Она остановила меня, вытянув руку, и проговорила сквозь рыдания:
— Я… не могу…
И убежала, не оглядываясь.
Боль моя тут же обратилась в неистовый гнев. Забыв страх, я бросился к калитке. Заперта. Я как сумасшедший давил на кнопку внутреннего переговорного устройства, пока не онемел палец.
Никакого ответа.
Я барабанил по решетке кулаками, изо всех сил тряс ее, избывая свой гнев, кричал, перекрывая голосом лай Сталина:
— Я знаю, что вы здесь!
Я снова принялся звонить, но напрасно. Гроза наконец началась, послышались глухие раскаты грома. Упали первые капли, редкие и теплые, потом все чаще и больше, и дождь полил как из ведра.
Не раздумывая, я бросился на штурм садовой решетки. На гладких вертикальных прутьях не наблюдалось никаких зацепок, но гнев, бушевавший во мне, удесятерял мои силы. Подтягиваясь на руках, я кое-как долез до верха, встал ногами на решетку, втиснув ступни между острыми пиками, и спрыгнул в пустоту. Кусты самортизировали падение. Я вскочил, задыхаясь, добрался до тяжелой двери и оказался в прохладном холле. Из гостиной струился свет.
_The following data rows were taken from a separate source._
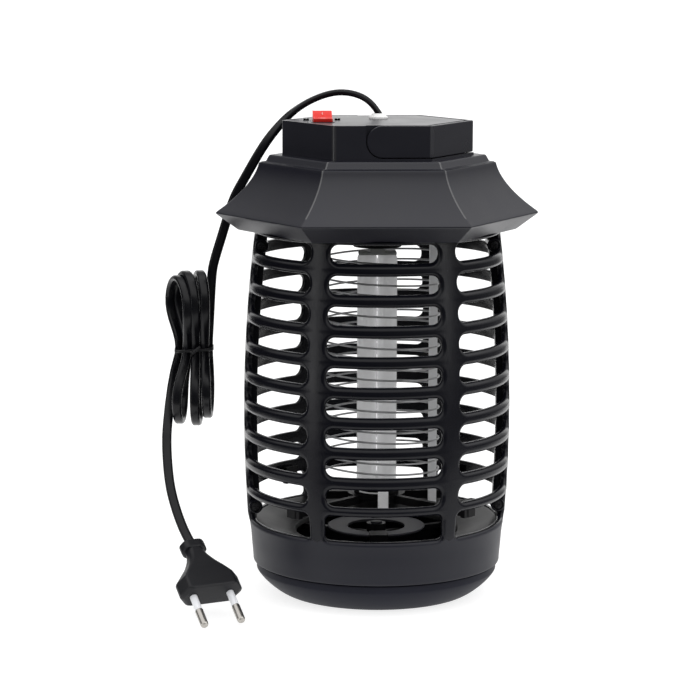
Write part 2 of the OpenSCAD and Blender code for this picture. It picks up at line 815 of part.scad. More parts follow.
module plug_pins() {
    color("#c8c2ba") in_plug_frame() for (s = [-1, 1]) translate([s * pin_gap / 2, 0, 0]) {
        translate([0, 0, -sleeve_len]) cylinder(sleeve_len + pin_root, r = pin_core_r);
        translate([0, 0, -pin_len + 0.6]) cylinder(pin_len - sleeve_len - 0.6, r = pin_r);
        translate([0, 0, -pin_len]) cylinder(0.6, r = 1.6);
    }
}

collection_tray();
rubber_feet();
tray_lock_ring();
cage_front();
cage_rear();
cage_screws();
catch_funnel();
lower_spider();
deflector_dish();
grid_bottom_plate();
lamp_holder();
contact_tab();
contact_wire();
grid_strips();
grid_wire_live();
grid_wire_return();
grid_top_plate();
lamp_tube();
lamp_base();
lamp_socket();
roof();
roof_screws();
housing_base();
top_housing();
housing_bolts();
carry_handle();
handle_pivots();
switch_body();
switch_rocker();
rocker_pin();
switch_terminals();
switch_screws();
circuit_board();
capacitors();
diodes();
bleed_resistor();
lamp_choke();
terminal_block();
cord_gland();
cord();
cord_hank();
cord_tie();
plug_body();
plug_sleeves();
plug_pins();
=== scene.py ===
"""The looks of an electric bug zapper, built round its CAD frame.

Pieces are given in millimetres, and MM turns them into metres. The camera, the lights and the
floor are given in metres. The frame has +Z up, the front at -Y and its origin on the floor below
the lamp.
"""
import math
from contextlib import contextmanager

import bmesh
import bpy
from mathutils import Euler, Matrix, Vector


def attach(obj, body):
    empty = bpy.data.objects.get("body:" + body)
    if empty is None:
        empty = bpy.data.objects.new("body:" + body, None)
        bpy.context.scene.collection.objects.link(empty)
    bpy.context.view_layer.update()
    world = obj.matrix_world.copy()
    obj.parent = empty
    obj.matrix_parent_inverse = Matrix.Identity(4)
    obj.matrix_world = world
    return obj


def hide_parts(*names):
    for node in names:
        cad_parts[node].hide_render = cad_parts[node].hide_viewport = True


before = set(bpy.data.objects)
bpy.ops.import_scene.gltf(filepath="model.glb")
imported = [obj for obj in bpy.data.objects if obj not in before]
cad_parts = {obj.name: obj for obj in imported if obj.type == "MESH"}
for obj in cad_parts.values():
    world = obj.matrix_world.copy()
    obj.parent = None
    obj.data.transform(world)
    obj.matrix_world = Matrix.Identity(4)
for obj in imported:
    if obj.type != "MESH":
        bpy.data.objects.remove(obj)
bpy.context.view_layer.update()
MM = 0.001
COS30 = math.cos(math.radians(30))


# ------------------------ mesh helpers
def lerp(a, b, t):
    return a + (b - a) * t


def smoothstep(t):
    t = min(1.0, max(0.0, t))
    return t * t * (3 - 2 * t)


def polar(r, degrees, z=0.0):
    a = math.radians(degrees)
    return Vector((r * math.cos(a), r * math.sin(a), z))


def along(table, x):
    """Reads a value from (x, value) pairs, straight between them."""
    for (x0, v0), (x1, v1) in zip(table, table[1:]):
        if x <= x1:
            return lerp(v0, v1, max(0.0, (x - x0) / (x1 - x0)))
    return table[-1][1]


def spline_points(points):
    """Points along a smooth curve through the given ones, a few for each stretch."""
    steps = 4
    pts = [Vector(p) for p in points]
    pts = [2 * pts[0] - pts[1], *pts, 2 * pts[-1] - pts[-2]]
    out = []
    for i in range(1, len(pts) - 2):
        a, b, c, d = pts[i - 1 : i + 3]
        for k in range(steps):
            t = k / steps
            out.append(0.5 * (2 * b + (c - a) * t + (2 * a - 5 * b + 4 * c - d) * t**2
                              + (3 * b - a - 3 * c + d) * t**3))
    out.append(pts[-2])
    return out


def add_object(name, data):
    obj = bpy.data.objects.new(name, data)
    bpy.context.scene.collection.objects.link(obj)
    return obj


def raw_mesh(name, verts, faces):
    mesh = bpy.data.meshes.new(name)
    mesh.from_pydata([Vector(v) * MM for v in verts], [], faces)
    return add_object(name, mesh)


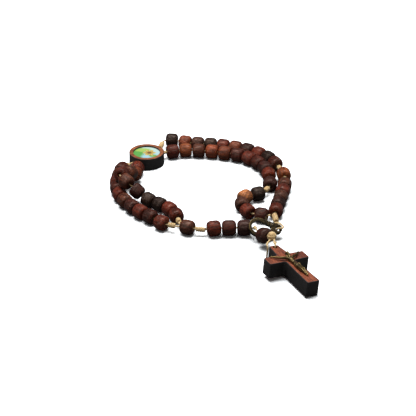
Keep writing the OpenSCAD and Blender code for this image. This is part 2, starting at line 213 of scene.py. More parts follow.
def makeStage():
    clearSelection()
    bpy.ops.mesh.primitive_plane_add(size=3, location=(0, 0, -0.00002))
    floor = bpy.context.object
    floor.name = "floor"
    mat = bpy.data.materials.new("pale_floor")
    mat.use_nodes = True
    nodes, links = mat.node_tree.nodes, mat.node_tree.links
    shader = nodes.new("ShaderNodeBsdfDiffuse")
    links.new(shader.outputs[0], nodes["Material Output"].inputs[0])
    nodes.remove(nodes["Principled BSDF"])
    # White to the camera, but throws little light back on the beads' undersides
    seen = nodes.new("ShaderNodeLightPath")
    pale = nodes.new("ShaderNodeMix")
    pale.data_type = "RGBA"
    pale.inputs[6].default_value = (0.13, 0.13, 0.13, 1)
    pale.inputs[7].default_value = (1.75, 1.8, 1.83, 1)
    links.new(seen.outputs["Is Camera Ray"], pale.inputs[0])
    links.new(pale.outputs[2], shader.inputs["Color"])
    floor.data.materials.append(mat)

    world = bpy.data.worlds.new("studio")
    world.use_nodes = True
    world.node_tree.nodes["Background"].inputs["Color"].default_value = (1, 1, 1, 1)
    world.node_tree.nodes["Background"].inputs["Strength"].default_value = 0.07
    bpy.context.scene.world = world

    for name, box in softboxes.items():
        light = bpy.data.lights.new(name, "AREA")
        light.shape = "RECTANGLE"
        light.size, light.size_y = box["size"]
        light.energy = box["energy"]
        lamp = bpy.data.objects.new(name, light)
        bpy.context.collection.objects.link(lamp)
        lamp.location = box["place"]
        lamp.rotation_euler = (-Vector(box["place"])).to_track_quat("-Z", "Y").to_euler()

    camera = bpy.data.cameras.new("camera")
    camera.sensor_width = sensorWidth
    camera.lens = focalInWidths * sensorWidth
    camera.clip_start, camera.clip_end = 0.01, 10
    eye = bpy.data.objects.new("camera", camera)
    bpy.context.collection.objects.link(eye)
    eye.location = eyePlace
    eye.rotation_euler = (Vector(aimPlace) - eye.location).to_track_quat("-Z", "Y").to_euler()
    scene = bpy.context.scene
    scene.camera = eye
    scene.view_settings.view_transform = "Standard"
    scene.view_settings.look = "None"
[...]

Большими прыжками, громко стуча каблуками по мраморному полу, я пересек холл и влетел в гостиную. Мягкий, рассеянный свет никак не вязался с моим теперешним состоянием. Я почти сразу увидел Дюбре. Он неподвижно сидел за фортепиано, повернувшись ко мне спиной и опустив руки на колени. Я промок до нитки, по лицу и одежде струилась вода, стекая на персидский ковер.